People often hear that life in your 20s is the best it’ll ever be. You’re young, often free, generally healthy, and able to do whatever you want. But are your 20s really the best time of your life?
Or is that just a myth?
Are Your 20s Really the Best Time of Your Life?
If you ask around, you’ll hear a lot of reasons why your 20s are the best time of your life.
You graduate college. Start your career. Date (maybe a lot).
You get to party (maybe a lot). Live on your own. Make your own rules.
For me, though, my 20s… weren’t horrible, but I wouldn’t call them the best time of my life, either.
I met my ex-husband at 21. Got pregnant very soon thereafter, and married soon after that. By 24, I was divorced with a second child. I was a single mom raising my kids alone, with no help from their father, financially or otherwise.

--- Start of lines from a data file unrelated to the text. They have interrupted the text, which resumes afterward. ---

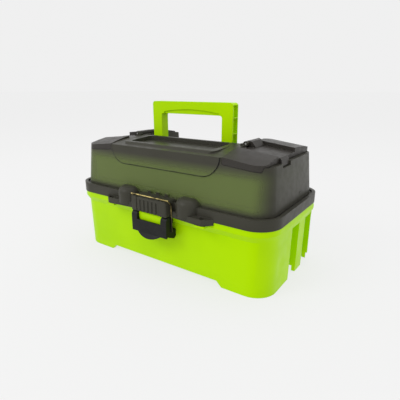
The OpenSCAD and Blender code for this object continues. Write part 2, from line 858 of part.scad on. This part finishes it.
module upper_tray() {
    zc = arm_z + arm_dz;
    x0 = upper_half - ear_t;
    color(LIME) placed() difference() {
        union() {
            tray(upper_half, upper_z, upper_h, upper_cross);
            both_ends() {
                for (y = [front_y - arm_dy, rear_y - arm_dy]) {
                    rod_x(x0, upper_half, y, zc, 5.3);
                    block(x0, upper_half, y - 5.3, y + 5.3, zc, upper_z + 2);
                }
                rod_x(x0, upper_half, link_y, link_z, 6);
                block(x0, upper_half, link_y - 6, link_y + 6, link_z, upper_z + 2);
            }
        }
        both_ends() {
            for (y = [front_y - arm_dy, rear_y - arm_dy])
                rod_x(x0 - over, upper_half + over, y, zc, pin_r + run_gap);
            rod_x(x0 - over, upper_half + over, link_y, link_z, pin_r + open_gap);
        }
    }
}

// ---------- swing arms and their pins ----------

// Arm with its base pivot at y; gap is the radial gap of the tray holes
module arm(y, gap) {
    color([0.20, 0.20, 0.21]) placed() difference() {
        union() {
            rod_x(arm_x, arm_x + arm_t, y, arm_z, arm_w / 2);
            rod_x(arm_x, arm_x + arm_t, y - arm_dy, arm_z + arm_dz, arm_w / 2);
            translate([arm_x, y, arm_z]) rotate([-arm_rise, 0, 0])
                translate([0, -arm_len, 0.6 - arm_w / 2]) cube([arm_t, arm_len, arm_w - 1.2]);
        }
        rod_x(arm_x - over, arm_x + arm_t + over, y, arm_z, pin_r + run_gap);
        for (s = [0.5, 1]) rod_x(arm_x - over, arm_x + arm_t + over, y - s * arm_dy,
            arm_z + s * arm_dz, pin_r + gap);
    }
}

module arm_front_right() {
    arm(front_y, open_gap);
}

module arm_front_left() {
    mirror([1, 0, 0]) arm(front_y, open_gap);
}

module arm_rear_right() {
    arm(rear_y, run_gap);
}

module arm_rear_left() {
    mirror([1, 0, 0]) arm(rear_y, run_gap);
}

module base_arm_pins() {
    color("silver") placed() both_ends() for (y = [front_y, rear_y])
        headed_pin(arm_x - head_t - 0.1, boss_x + 10, y, arm_z, -1);
}

module lower_tray_pins() {
    color("silver") placed() both_ends() for (y = [front_y, rear_y])
        headed_pin(lower_half - tray_wall, arm_x + arm_t + head_t + 0.1, y - arm_dy / 2,
            arm_z + arm_dz / 2, 1);
}

module upper_tray_pins() {
    color("silver") placed() both_ends() for (y = [front_y, rear_y])
        headed_pin(upper_half - ear_t, arm_x + arm_t + head_t + 0.1, y - arm_dy, arm_z + arm_dz, 1);
}

module lid_tray_pins() {
    color("silver") placed() both_ends()
        rod_x(upper_half - ear_t, upper_half + 10, link_y, link_z, pin_r);
}

base();
lid();
hinge_pins();
cover_left();
cover_right();
cover_pin_left();
cover_pin_right();
handle();
handle_pins();
latch_lever();
latch_pin();
wire_bail();
lower_tray();
upper_tray();
arm_front_left();
arm_front_right();
arm_rear_left();
arm_rear_right();
base_arm_pins();
lower_tray_pins();
upper_tray_pins();
lid_tray_pins();
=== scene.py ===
import json
import math

import bpy
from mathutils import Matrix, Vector


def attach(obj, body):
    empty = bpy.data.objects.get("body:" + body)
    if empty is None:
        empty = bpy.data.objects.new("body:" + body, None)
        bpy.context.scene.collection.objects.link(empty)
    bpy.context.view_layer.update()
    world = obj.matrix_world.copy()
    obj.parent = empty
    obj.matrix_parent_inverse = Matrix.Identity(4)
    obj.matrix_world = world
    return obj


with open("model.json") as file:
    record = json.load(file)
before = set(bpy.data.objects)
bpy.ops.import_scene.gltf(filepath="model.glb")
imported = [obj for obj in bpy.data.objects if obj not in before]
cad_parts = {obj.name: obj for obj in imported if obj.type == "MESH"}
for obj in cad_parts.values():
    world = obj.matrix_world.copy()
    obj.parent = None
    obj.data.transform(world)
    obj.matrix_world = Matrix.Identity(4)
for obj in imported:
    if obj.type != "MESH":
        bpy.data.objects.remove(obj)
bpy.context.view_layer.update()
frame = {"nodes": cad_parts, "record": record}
nodes = frame["nodes"]
slot_of = {s["node"]: s["material_slot"] for s in frame["record"]["subparts"]}

MM = 0.001
SOLID, CLEAR = 0.94, 0.62            # how solid the smoke is, and how solid in the lid's clear part

# ---------- camera ----------

AZIMUTH, ELEVATION = 34.9, 17.8      # degrees, the photo's viewing angle
DISTANCE = 0.672                     # m from the aim
AIM = Vector((-0.0063, 0.0352, 0.0846))
LENS = 31.1                          # mm

a, e = math.radians(AZIMUTH), math.radians(ELEVATION)
back = Vector((math.sin(a) * math.cos(e), -math.cos(a) * math.cos(e), math.sin(e)))
cam = bpy.data.objects.new("camera", bpy.data.cameras.new("camera"))
cam.data.lens = LENS
cam.data.sensor_width = 36
cam.location = AIM + back * DISTANCE
cam.rotation_mode = "QUATERNION"
cam.rotation_quaternion = (-back).to_track_quat("-Z", "Y")
bpy.context.scene.collection.objects.link(cam)
bpy.context.scene.camera = cam

# ---------- materials ----------


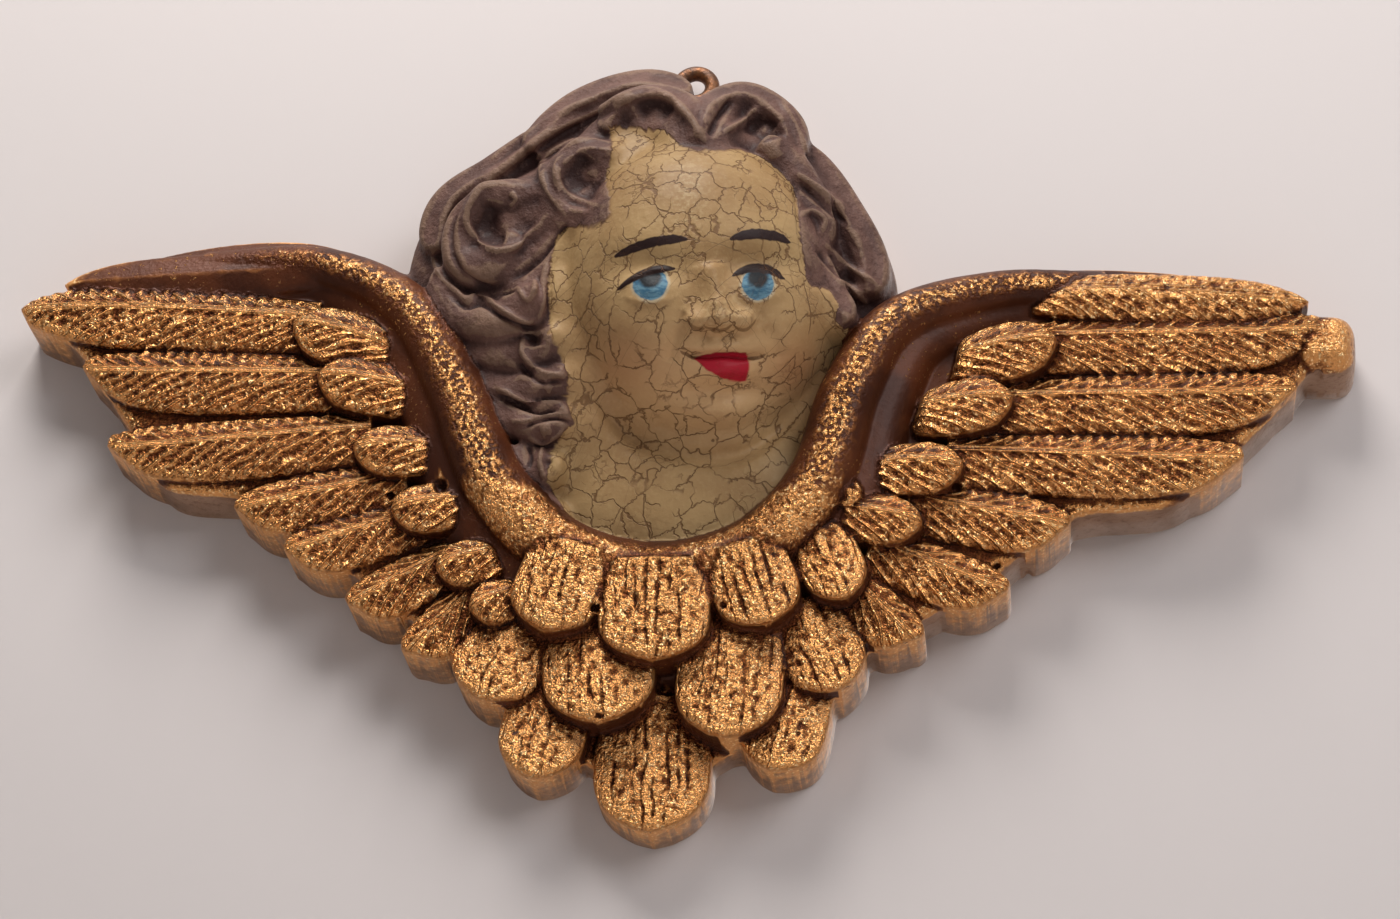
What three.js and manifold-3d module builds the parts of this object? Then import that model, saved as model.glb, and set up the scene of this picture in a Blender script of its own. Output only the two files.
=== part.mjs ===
// Winged cherub head, a small cast and painted wall ornament that hangs from a brass eye.
// Millimetres. +X is the viewer's right, +Z is up, and the flat back lies on the wall at Y = 0,
// so the face looks along -Y. The origin is the middle of the hanging eye's hole, at the wall.
import * as THREE from 'three';
import { mergeVertices } from 'three/addons/utils/BufferGeometryUtils.js';
import Module from 'manifold-3d';

const wasm = await Module();
wasm.setup();

// Driving sizes of the casting
const WING_SPAN = 170.0;         // from the tip of one wing to the tip of the other
const WING_DROP = 104.2;         // from the top line of the carving's plan to the point of the breast
const PLAN_SPAN = 170.0;         // span and drop at which the plan's points below are drawn
const PLAN_DROP = 104.2;
const WING_THICKNESS = 7.4;      // plain body of the wings between the feathers, wall to face
const BREAST_THICKNESS = 5.0;    // the same at the point of the breast
const WING_EDGE_ROUND = 1.2;     // rounding of the wings' rim
const FEATHER_CROWN = 0.9;       // how far a feather's quill stands over its edges
const COLLAR_WIDTH = 9.0;        // rolled leading edge of the wings, around the neck
const COLLAR_HEIGHT = 14.0;      // crest of the roll beside the neck, from the wall
const HAIR_EDGE = 4.5;           // height of the hair's outline over the wall
const HAIR_ROUND = 9.5;          // how far the hair swells from its outline to its top
const BURY = 1.0;                // how far rounded masses run past the wall before they are cut flat
const STRAND_FOOT = 3.0;         // height over the wall to which a strand goes down
const CLEARANCE = 0.3;           // gap between the casting and the eye set in it

// Head: place of its centre in the plan, its turn in degrees, and half its width, height and depth
const HEAD_CENTRE = [2.8, -33.5, 8.0];
const HEAD_TURN = 12;            // to the viewer's right
const HEAD_NOD = 20;             // downward
const HEAD_LEAN = 11;            // crown of the head to the viewer's left
const HEAD_HALF = { across: 17.8, up: 20.6, forward: 18.0 };
const NECK_CENTRE = [2.5, -58.0, 1.0];
const NECK_HALF = new THREE.Vector3(21.0, 9.6, 15.0);

// Blunt knob at the tip of the right wing
const KNOB_CENTRE = [81.2, -37.6, 5.2];
const KNOB_HALF = new THREE.Vector3(3.8, 5.0, 3.4);

// Hanging eye: a ring of brass wire on a straight shank, half sunk in the crown of the hair
const EYE_PLACE = [-0.6, 0.9];   // middle of its hole in the plan of the carving below
const EYE_WIRE = 2.0;            // wire diameter
const EYE_HOLE = 2.4;            // inside diameter of the ring
const EYE_FROM_WALL = 2.6;       // middle of the wire, from the wall
const SHANK_LENGTH = 9.0;        // from the foot of the ring down into the casting

const GOLD = new THREE.MeshStandardMaterial({ color: 0xb5763a, roughness: 0.42, metalness: 0.6 });
const BRASS = new THREE.MeshStandardMaterial({ color: 0x8a6a3a, roughness: 0.4, metalness: 0.9 });

// Rows of feathers. Each gives the number of feathers, then first, middle and last place [x, z] of
// the roots and of the tips, the first and last width, and the height of root and tip over the wall.
const ROWS = [
  // left wing
  { count: 1, roots: [[-45, -30]], tips: [[-80, -33]], width: [7, 7], rise: [8.4, 8.2] },
  { count: 3, roots: [[-46, -38.5], [-41, -46.5], [-37, -54]], tips: [[-85, -37], [-76.5, -47], [-71.5, -58]],
    width: [9, 8.6], rise: [8.6, 8.8] },
  { count: 4, roots: [[-32, -60], [-27, -67.5], [-21.5, -74.5]],
    tips: [[-53.5, -65.5], [-42, -74.5], [-29, -84]], width: [8, 7], rise: [8.2, 8.8] },
  { count: 6, roots: [[-34, -43.5], [-25, -60], [-15, -75]], tips: [[-48.5, -39], [-36, -61], [-22, -78]],
    width: [8, 6], rise: [9.8, 11] },
  // right wing
  { count: 1, roots: [[44, -32.5]], tips: [[79, -33]], width: [7, 7], rise: [9.6, 9.2] },
  { count: 3, roots: [[45, -39.5], [40, -48], [35, -55.5]], tips: [[82, -38], [78.5, -46.5], [72, -56]],
    width: [8.6, 8.6], rise: [8.6, 8.8] },
  { count: 3, roots: [[30.5, -61.5], [26, -67.5], [23, -72]], tips: [[50.5, -65], [43, -74], [32, -80.5]],
    width: [8, 7.2], rise: [8.2, 8.8] },
  { count: 4, roots: [[34.5, -43], [27.5, -54], [20.5, -63.5]], tips: [[48, -39.5], [40, -52.5], [32.5, -65]],
    width: [8, 6.8], rise: [9.8, 11] },
  { count: 2, roots: [[18, -59.5], [19, -65]], tips: [[25, -62], [24, -75.5]],
    width: [5, 8.2], rise: [10.2, 11.4] },
  // breast, from the sides and the point up to the collar
  { count: 2, roots: [[-16, -78], [18, -75]], tips: [[-20, -89], [23.5, -86.5]],
    width: [11.6, 10.4], rise: [8.4, 9.2] },
  { count: 2, roots: [[-11, -84], [18.5, -84.5]], tips: [[-13, -98.5], [15.5, -96.5]],
    width: [11, 10.6], rise: [7, 8] },
  { count: 1, roots: [[1, -87]], tips: [[1.5, -104.2]], width: [14.6, 14.6], rise: [6.2, 6.4] },
  { count: 2, roots: [[-6.5, -77.5], [10.5, -77]], tips: [[-5, -92], [10, -93.5]],
    width: [14, 13.4], rise: [9, 10.4] },
  { count: 3, roots: [[-10, -68], [0.5, -68.5], [11, -67.5]], tips: [[-12.5, -81], [1, -84.5], [14.5, -79.5]],
    width: [11.4, 10.8], rise: [11.6, 12] },
];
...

I dated sporadically after my divorce, but very few dates turned into anything serious. I lived on my own at times, with my parents at others, and went from one job to another as the economy went up and down and caused layoffs and other problems.
Maybe Your 30s Are Better?
After I turned 30, things changed. I stopped caring so much about what others thought. I dated much more mindfully. I stopped working for others and decided not only to work for myself, but to work doing something I truly loved and felt passionate about. My kids started to mature and grow and became people I could have conversations with, instead of just being a parent.
My late 30s, especially, have been so much better than my 20s. I’ve come into my own, figuring out who I am and who I want to be. I’ve embraced my individuality, the uniqueness that makes me who I am.
I started dressing the way I want to dress, reading and watching what I want to read and watch, doing what I want to do, and saying the things I want to say – even if other people don’t particularly like it.
I met my soulmate, the man I’d been looking for all my life. To be honest, he’s a large part of how I started doing all the things in the paragraph above. His love, so honest and unconditional, gave me the security and freedom to be myself.
I found an inner peace and joy that I’d never felt before. I settled into my life – I no longer felt the need to try to force my life to be something it wasn’t. I knew that the way my life is going – the dreams I chase, the relationship I’m in, the future I envision – are all attainable. They’re right for me.
What About the 40s and 50s?
I’ll be honest. I make a lot of jokes about dreading 40. I say I’m not looking forward to it, or that I’m celebrating 21 for the X time.
But the reality is, I’m not dreading 40. With each year that has passed, my life has improved. I found love, I found freedom, and I found friendship. I found the things I’m passionate about, and I found the courage to start going after the things I want.
Because of that, I look forward to my 40s. Now that I’ve found the life I want to live, I can only anticipate things getting even better.
I’ll get to wake up next to the love of my life every morning, and fall asleep beside him every night. I’ll get to watch my sons turn into the most amazing men and start chasing their own dreams. I’ll get to continue down a path of happiness, joy, connection, and freedom.
How could I not look forward to all of that?
If Your 20s Aren’t That Great, Just Wait
If you’ve been told that your 20s are the best time of your life, and you’ve been looking at your life and thinking life must really suck if this is the best your life will get, just wait.
I think your 20s are a time of learning, adjusting, and growing. And sometimes that leads to some amazing things, and sometimes it really sucks. Sometimes, it tends to suck way more than it tends to be amazing.
But it’s part of the process. It gets you to where you need to be. It allows you to open up and be yourself in your 30s and beyond. It lets you figure out what you want to do, who you want to be, and who you want to share all that with – if you want to share it with anyone at all.
If your 20s are awesome and wonderful, that’s great! I’d bet that your 30s and beyond will be just as awesome, if not even better.
But if you’re feeling like your 20s are just a miserable time, don’t assume that it means your whole life is going to suck. Instead, know that it’s a growth process. It’s a process that will spring you into an amazing and incredible life, if you let it.